After a save by goalie Mike Poulin gave Georgia the ball back inside a minute left in the game, Lyle’s shot was also saved with 26 seconds left. Saskatchewan called a timeout with 10 seconds on the clock to avoid a turnover.
Georgia pulled Poulin and Saskatchewan did the same with Aaron Bold to avoid a double team. Thanks to pressure by Lyle and Joel White, Saskatchewan turned the ball over on an errant bounce pass.
The Swarm got the ball to Lyle, who took a shot toward the empty net, but Jeremy came in at the last second to save the shot.
“I tried to put that (shot) in the corner, all he did was put his arm in the corner,” Lyle said. “It was crazy.”
But the Swarm caught another break as the ball bounced right to White, who put it in the net for the equalizer.
During Saturday morning’s shoot around, Lyle said the Swarm went over that exact same scenario. Head coach Ed Comeau had his team prepared for that situation. He also defended the Rush’s decision to pull the goalie with the lead.
“That’s the right play to do,” Comeau said. “It’s the right play to do and we would have done the exact same thing. I know Mike Poulin wouldn’t like to hear that, but we would do the exact same thing. It was the right play, they just had a bad bounce and we capitalized on it. As Lyle said, it was something we talked about. We had a plan for it and luckily we executed.”
The win capped off an incredible season for the Swarm (17-5), who swept Toronto in the division finals and Saskatchewan in Champion’s Cup.

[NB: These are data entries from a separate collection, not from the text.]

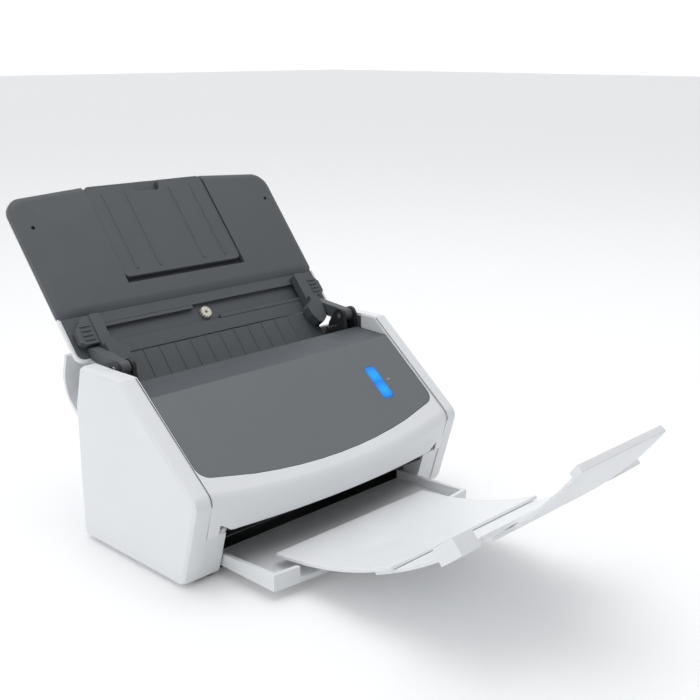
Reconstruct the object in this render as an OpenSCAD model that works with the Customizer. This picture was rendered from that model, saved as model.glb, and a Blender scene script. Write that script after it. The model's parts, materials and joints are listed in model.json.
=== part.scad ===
// Desktop sheet fed document scanner, in millimetres.
// +X is the right-hand side seen from the front, the front faces -Y and +Z is up.
// Lengths along Y are drawn from the rear lower edge of the housing, and placed() moves
// each part so that the origin lies on the table, midway between the four feet.

/* [Housing] */
// Width over the two side covers
body_w = 292; // [286:1:300]
// Height of the side covers
body_h = 147; // [146:0.5:148]
// Width of the face of one side cover
side_face = 14; // [13:0.5:15]
// Angle of the control panel above horizontal
slope_angle = 39.9; // [39.5:0.1:40.3]
// Wall thickness of the moulded covers
wall = 2.5; // [2:0.1:3]
// Height of the rubber feet
foot_h = 3; // [2.6:0.1:3]

/* [Chute cover] */
// Angle of the open paper chute above horizontal
chute_angle = 50.4; // [50:0.1:51]
// Half width of the cover's shell
cover_half = 141; // [138:1:143]
// Length of the cover along the paper
cover_top = 172; // [165:1:175]
// Travel of the pull-out paper support
extension_travel = 85; // [60:1:95]
// Half the width between the side guides
guide_gap = 107; // [100:1:109]

/* [Top section] */
// Half width of the control panel
panel_half = 129.6; // [127:0.2:130]
// Width of the scan button
button_w = 11.5; // [9:0.5:13]
// Length of the scan button
button_l = 33; // [28:1:36]
// Travel of the scan button
button_travel = 1.2; // [0.6:0.1:1.4]

/* [Rollers] */
// Radius of the pick rollers
pick_r = 11; // [10:0.5:11]
// Radius of the lower feed rollers
feed_r = 9; // [8:0.5:9]
// Radius of the roller shafts
shaft_r = 3; // [2.5:0.1:3]
// Radial clearance of a shaft in its bush
fit_gap = 0.05; // [0.02:0.01:0.1]
// Radius of the lower exit rollers
exit_r = 8; // [7.5:0.1:8]

/* [Stacker] */
// Radius of the curve that the output trays follow
stack_r = 300; // [298:1:302]
// Thickness of an output tray
tray_t = 2.6; // [2:0.1:2.6]
// Half width of the first tray
tray_half = 110; // [108:1:110]

/* [Hidden] */
$fn = 48;

half_w = body_w / 2;
seam_x = half_w - side_face;
side_gap = 0.5;
top_half = seam_x - side_gap;
rear_to_origin = 67;
eps = 0.01;

// Corners of the side covers, as [y, z] from the rear lower edge
crease = [-67.4, 144.3];
side_outline = [
  [0, 2], [0, 113], [-9, body_h], [-64, body_h], [-153.5, 73], [-133, 2]
];
side_rounds = [4, 16, 5, 5, 11, 10];

// Datum of the paper in the chute, and of the sheet path between the scan units
chute_at = [-14, 135];
path_at = [-92, 59.5];
path_angle = 26.2;

// Joint centres, as [y, z]
cover_axis = [-35, 146];
top_axis = [-142.5, 43];
pick_at = [-21.5, 108.7];
feed_at = [-45.4, 83.1];
exit_at = [-112.5, 40.5];
brake_at = [-38.7, 120.8];
upper_feed_at = [-59.3, 94.3];
upper_exit_at = [-119.4, 54.4];
motor_at = [-28, 45];
stack_at = [-150, 320];
release_at = [-37, 126];

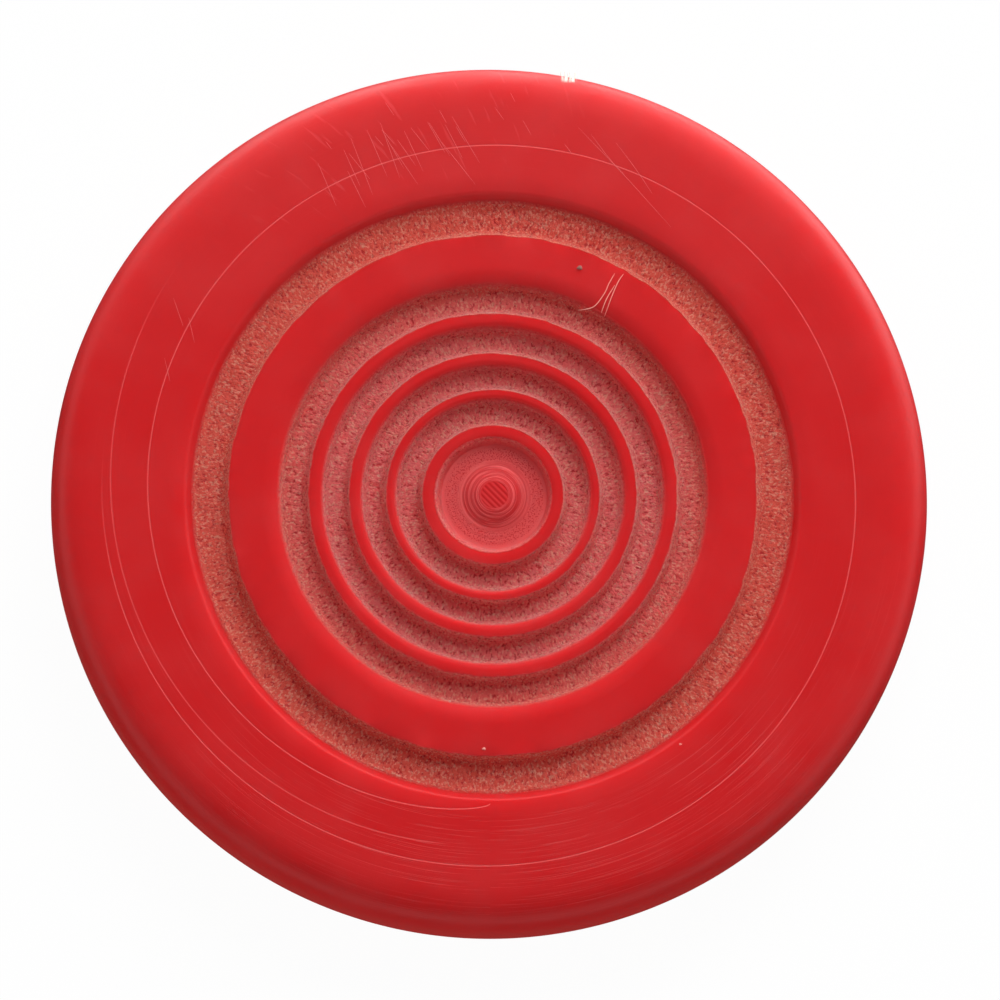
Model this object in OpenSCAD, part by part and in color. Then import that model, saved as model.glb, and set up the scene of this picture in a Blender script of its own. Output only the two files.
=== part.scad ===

Georgia set the league record for goals in a season with 266. Lyle led the league in points with 116 and Poulin boosted the defense to another level in his first season with the team.
In four postseason games, Poulin had a save percentage of .786, with 165 saves, 48 of which came in Game 2 against Saskatchewan.
Second-year pro Randy Staats scored four goals with three assists in the decisive game, while Johnny Powless had two goals and three assists to win his fourth Champion’s Cup.
Saskatchewan had won the last two Champion’s Cups before being unseated by Georgia.
Poulin agreed with reporters after the game when asked if there could be a budding rivalry between the two franchises.
“I think those are the two youngest teams in the NLL,” Poulin said. “When you kind of factor that in and the amount of talent and the fantastic coaching on both sides, it really could be. We looked at it this year as to be the best you have to beat the best, and I think we did that. That’s an unbelievable team that we just played … we don’t take that lightly. We played an unbelievable team with unbelievable fans, so it just kind of makes it sweeter. But that being said, like coach already said to me, the best feeling is doing it again, so we plan on preparing for that and we expect them to want it back as well.”